88. Comment il convient de les distinguer. — Comment donc distinguerons-nous les capitaux sociaux de ceux qui ne sont qu’individuels ? Nous regarderons comme des capitaux sociaux ces biens qui pourraient être « consommés » et qui, ne l’étant pas, doivent par là procurer à la société une plus grande quantité d’utilités. Et alors il apparaîtra que c’est de deux manières qu’un capital individuel peut ne pas être un capital social.

1° Un bien qui constitue un capital au point de vue individuel ne sera pas un capital social si, devant donner une plus-value à l’individu qui le possède, il ne doit pas en donner à la société.

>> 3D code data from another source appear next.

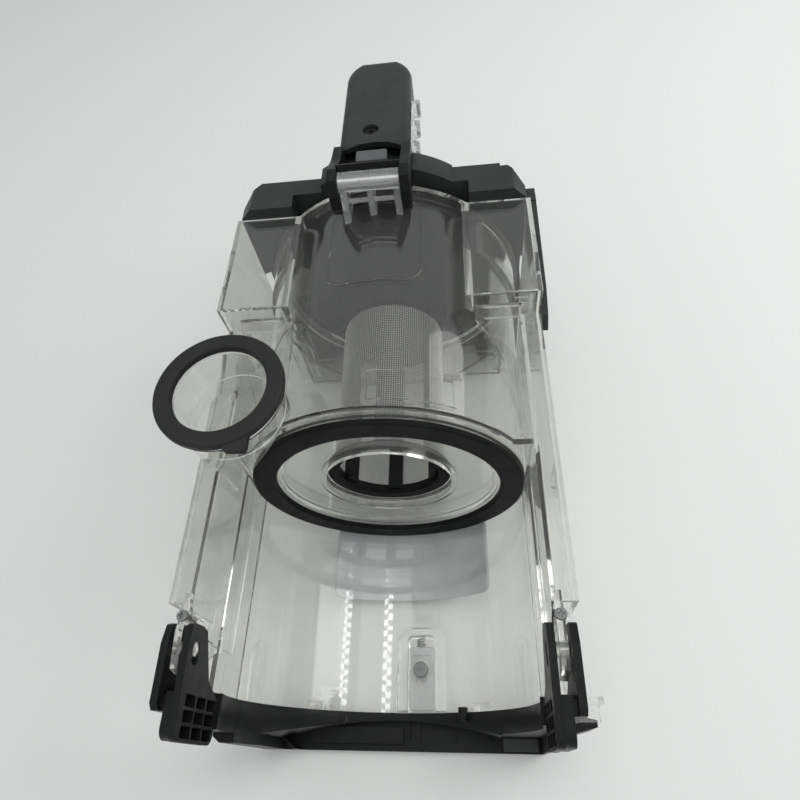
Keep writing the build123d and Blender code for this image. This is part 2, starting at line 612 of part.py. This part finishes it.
def catch_screw():
    return Pos(*CATCH_POST, -61.4) * screw(3.6, 1.6, 1.15, 4.6)


def catch_spring():
    return Pos(CATCH_POST[0], -58.1, -64) * Rot(-90, 0, 0) * coil(0.35, 1.7, 1.3, 3.9)


# ---------------------------------------------------------------- write the parts
NODES = {
    "bin_shell": bin_shell,
    "chamber_tube": chamber_tube,
    "chamber_end_plate": chamber_end_plate,
    "chamber_gasket": chamber_gasket,
    "inlet_duct": inlet_duct,
    "inlet_gasket": inlet_gasket,
    "hinge_knuckle": hinge_knuckle,
    "cage_frame": cage_frame,
    "cage_mesh": cage_mesh,
    "cage_end_cap": cage_end_cap,
    "cage_seal": cage_seal,
    "blank_label": blank_label,
    "pivot_pins": pivot_pins,
    "rail_screws": rail_screws,
    "catch_guide": catch_guide,
    "catch_slider": catch_slider,
    "catch_screw": catch_screw,
    "catch_spring": catch_spring,
    "top_frame": top_frame,
    "lid_panel": lid_panel,
    "lid_seal": lid_seal,
    "hinge_bracket": hinge_bracket,
    "hinge_pin": hinge_pin,
    "release_button": release_button,
    "button_spring": button_spring,
    "handle_front_shell": lambda: handle_split(True),
    "handle_rear_shell": lambda: handle_split(False),
    "handle_screws": handle_screws,
    "side_strip": side_strip,
    "frame_screws": frame_screws,
    "base_frame": base_frame,
    "hinge_arm_right": hinge_arm,
    "hinge_arm_left": lambda: left(hinge_arm()),
    "grey_pad": grey_pad,
}

for node, make in NODES.items():
    save(node, make())
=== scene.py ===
"""Looks of a clear dust bin that lies on its back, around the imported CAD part.

Everything is in metres in the part's own frame: +Z up, +Y from the open trough to the carry
handle, +X to the right. Places of the detail pieces come from the CAD nodes' boxes.
"""

import json
import math

import bmesh
import bpy
from mathutils import Matrix, Vector

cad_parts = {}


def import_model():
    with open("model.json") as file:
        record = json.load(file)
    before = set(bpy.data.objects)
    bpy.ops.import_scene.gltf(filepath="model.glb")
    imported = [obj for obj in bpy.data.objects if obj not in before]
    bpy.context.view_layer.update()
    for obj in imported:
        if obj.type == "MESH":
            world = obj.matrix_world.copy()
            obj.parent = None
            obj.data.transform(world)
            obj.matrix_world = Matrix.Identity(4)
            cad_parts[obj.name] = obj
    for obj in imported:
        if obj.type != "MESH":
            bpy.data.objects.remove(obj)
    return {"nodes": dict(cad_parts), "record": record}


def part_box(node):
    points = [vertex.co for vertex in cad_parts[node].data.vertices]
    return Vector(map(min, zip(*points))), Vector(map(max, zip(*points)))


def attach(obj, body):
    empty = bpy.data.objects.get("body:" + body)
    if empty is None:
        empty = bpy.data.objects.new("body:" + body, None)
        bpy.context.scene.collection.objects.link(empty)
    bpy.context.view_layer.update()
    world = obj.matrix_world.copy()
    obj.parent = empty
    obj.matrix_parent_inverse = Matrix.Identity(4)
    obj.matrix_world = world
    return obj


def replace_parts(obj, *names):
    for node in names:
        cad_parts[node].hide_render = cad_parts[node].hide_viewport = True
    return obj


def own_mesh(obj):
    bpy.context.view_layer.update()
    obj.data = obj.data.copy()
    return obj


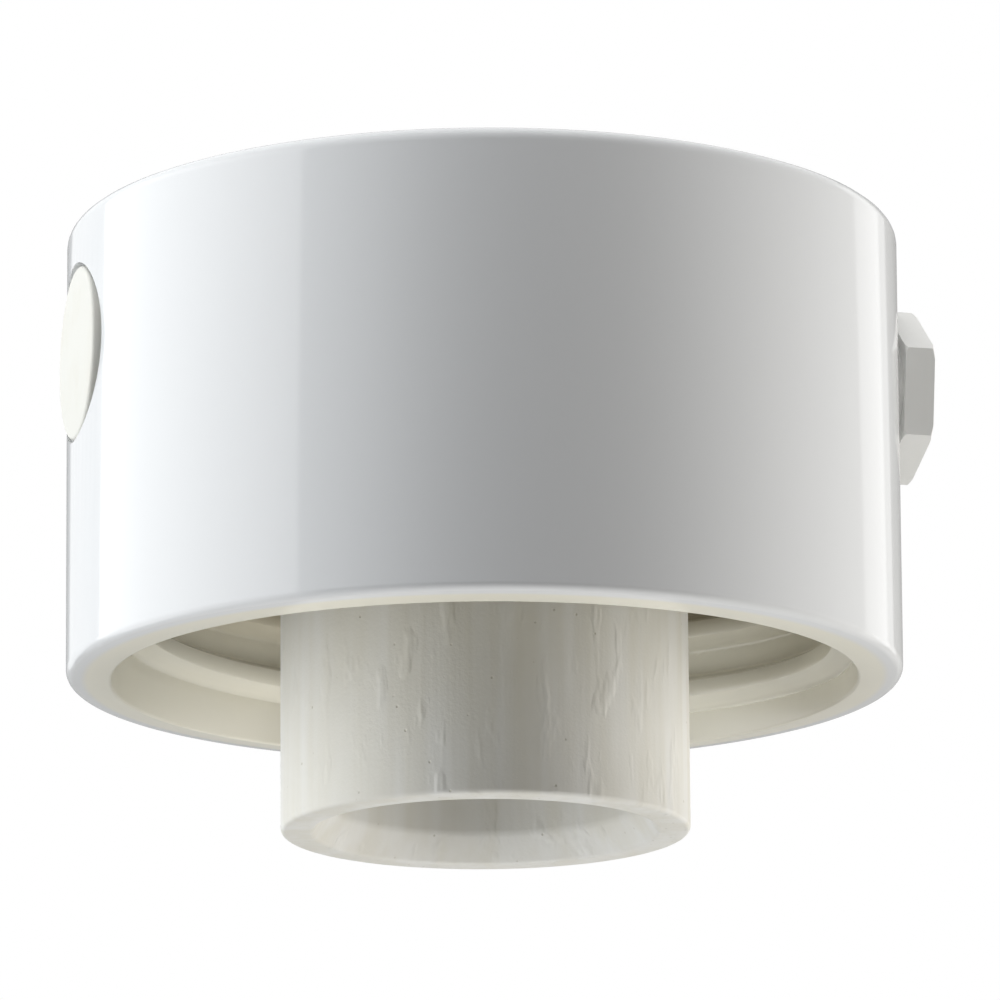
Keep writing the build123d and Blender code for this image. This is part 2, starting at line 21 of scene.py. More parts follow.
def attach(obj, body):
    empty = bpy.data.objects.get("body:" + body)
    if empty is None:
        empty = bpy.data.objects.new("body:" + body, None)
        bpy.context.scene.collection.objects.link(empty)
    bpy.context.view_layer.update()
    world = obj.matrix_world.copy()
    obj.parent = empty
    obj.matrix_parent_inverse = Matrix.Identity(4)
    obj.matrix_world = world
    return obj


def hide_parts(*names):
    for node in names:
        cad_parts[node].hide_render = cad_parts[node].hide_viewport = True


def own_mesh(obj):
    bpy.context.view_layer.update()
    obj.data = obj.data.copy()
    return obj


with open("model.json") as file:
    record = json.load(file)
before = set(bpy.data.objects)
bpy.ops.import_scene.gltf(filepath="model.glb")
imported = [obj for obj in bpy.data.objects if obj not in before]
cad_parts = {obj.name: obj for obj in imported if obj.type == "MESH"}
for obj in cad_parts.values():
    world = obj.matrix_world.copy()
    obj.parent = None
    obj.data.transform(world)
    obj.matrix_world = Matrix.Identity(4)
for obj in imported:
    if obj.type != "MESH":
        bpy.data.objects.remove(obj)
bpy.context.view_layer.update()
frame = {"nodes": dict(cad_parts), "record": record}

METRES = 0.001  # in a millimetre
LATHE_STEPS = 192
SMALL_STEPS = 96
DOUBLES = 1e-4
NEAR = 0.01
SMOOTH_ANGLE = math.radians(30)

log = logging.getLogger("batten_lamp_holder")

Point = tuple[float, float]
Profile = Sequence[tuple[float, ...]]
Colour = tuple[float, float, float]
Piece = bpy.types.Object


# Modelling by hand, in code


class Join(Enum):
    """How one piece is combined with another."""

    ADD = "UNION"
    CUT = "DIFFERENCE"
    COMMON = "INTERSECT"


@dataclass(frozen=True)
class Spindle:
    """The axis that a profile is spun about, and the side that it is drawn on."""

    centre: Vector
    along: Vector
    out: Vector

    def place(self, point: Sequence[float]) -> Vector:
        """Give the place of a point by its radius and its distance along the axis."""
        return self.centre + self.out * point[0] + self.along * point[1]

    def moved(self, x: float, y: float) -> "Spindle":
        """Give the same spindle, moved sideways."""
        return Spindle(self.centre + Vector((x, y, 0)), self.along, self.out)


UPRIGHT = Spindle(Vector((0, 0, 0)), Vector((0, 0, 1)), Vector((1, 0, 0)))
ENTRY_CENTRE = Vector((0, 0, -17.1))
GLAND_SIDE = Spindle(ENTRY_CENTRE, Vector((1, 0, 0)), Vector((0, 0, 1)))
PLUG_SIDE = Spindle(ENTRY_CENTRE, Vector((-1, 0, 0)), Vector((0, 0, 1)))
LUG_OFFSET = 29.5  # of the two holder screws from the axis
LUG_LEVEL = -35.0
LUG_RADIUS = 5.5
SCREW_HOLE = 2.3
CEILING_SCREW = 33.0 / math.sqrt(2)  # how far along X and Y a ceiling screw stands


def clear_selection() -> None:
    """Leave edit mode and deselect every object."""
    if bpy.context.object is not None and bpy.context.object.mode == "EDIT":
        bpy.ops.object.mode_set(mode="OBJECT")
    bpy.ops.object.select_all(action="DESELECT")


def take(*pieces: Piece) -> Piece:
    """Select only these pieces, with the first one active.

    Args:
        pieces: the objects to select.

    Returns:
        The active one.
    """
    clear_selection()
    for piece in pieces:
        piece.select_set(True)
    bpy.context.view_layer.objects.active = pieces[0]
    return pieces[0]


def pick(place: Vector) -> None:
    """Select only the vertex that lies at a place, in the piece in edit mode.

    Args:
        place: where it lies, in millimetres.
    """
    bpy.ops.mesh.select_mode(type="VERT")
    bpy.ops.mesh.select_all(action="DESELECT")
    form = bmesh.from_edit_mesh(bpy.context.object.data)
    for vertex in form.verts:
        vertex.select_set((vertex.co - place).length < NEAR)
    form.select_flush_mode()
    bmesh.update_edit_mesh(bpy.context.object.data)


def close_surface() -> None:
    """Merge the doubles of the piece in edit mode, turn its faces outwards and leave edit mode."""
    bpy.ops.mesh.select_all(action="SELECT")
    bpy.ops.mesh.remove_doubles(threshold=DOUBLES)
    bpy.ops.mesh.normals_make_consistent(inside=False)
    bpy.ops.object.mode_set(mode="OBJECT")


def draw(name: str, places: Sequence[Vector]) -> Piece:
    """Draw a line of edges from one place to the next, and stay in edit mode.

    Args:
        name: the new piece's name.
        places: the line's points, in millimetres.

    Returns:
        The new piece.
    """
    clear_selection()
    bpy.ops.mesh.primitive_plane_add(size=1)
    piece = bpy.context.object
    piece.name = name
    bpy.ops.object.mode_set(mode="EDIT")
    bpy.ops.mesh.select_all(action="SELECT")
    bpy.ops.mesh.merge(type="CENTER")
    bpy.ops.transform.translate(value=places[0])
    for start, end in zip(places, places[1:]):
        bpy.ops.mesh.extrude_region_move(TRANSFORM_OT_translate={"value": end - start})
    bpy.ops.mesh.select_all(action="SELECT")
    bpy.ops.mesh.remove_doubles(threshold=DOUBLES)
    return piece


def draw_section(name: str, places: Sequence[Vector]) -> Piece:
    """Draw a closed outline and fill it, and stay in edit mode with the face selected."""
    piece = draw(name, [*places, places[0]])
    bpy.ops.mesh.select_all(action="SELECT")
    bpy.ops.mesh.edge_face_add()
    return piece


def turn_section(turn: float, lift: float) -> None:
    """Turn the selection about the Z axis by an angle in radians, and lift it."""
    bpy.ops.transform.rotate(value=-turn, orient_axis="Z", center_override=(0, 0, 0))
    bpy.ops.transform.translate(value=(0, 0, lift))


def sweep_section(turn: float, lift: float) -> None:
    """Extrude the selected section one step along a helix about the Z axis."""
    bpy.ops.mesh.extrude_region_move(TRANSFORM_OT_translate={"value": (0, 0, 0)})
    turn_section(turn, lift)


def lathe(
    name: str,
    profile: Profile,
    spindle: Spindle = UPRIGHT,
    steps: int = LATHE_STEPS,
    segments: int = 6,
) -> Piece:
    """Spin a profile into a closed piece.

    Args:
        name: the new piece's name.
        profile: points by radius and distance, and by the size of their rounding where they have one;
            it ends where it starts, or starts and ends on the axis.
        spindle: the axis.
        steps: how many steps go round.
        segments: how many edges each rounding gets.

    Returns:
        The new piece, in object mode.
    """
    piece = draw(name, [spindle.place(point) for point in profile])
    for point in profile:
        if any(point[2:]):
            pick(spindle.place(point))
            bpy.ops.mesh.bevel(offset=point[2], segments=segments, affect="VERTICES")
    bpy.ops.mesh.select_all(action="SELECT")
    bpy.ops.mesh.spin(steps=steps, angle=2 * math.pi, center=spindle.centre, axis=spindle.along)
    close_surface()
    return piece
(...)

2° Un bien qui est un capital pour l’individu qui le possède n’en sera pas un au regard de la société si, au regard de la société, il ne peut pas être l’objet d’une consommation destructive. C’est ainsi, par exemple, qu’une terre n’est point un capital pour la société, sauf peut-être dans la mesure où cette terre peut être épuisée par certaines méthodes de culture. Certaines améliorations de la terre que l’on réalise avec du travail ne sont pas non plus des capitaux pour la société.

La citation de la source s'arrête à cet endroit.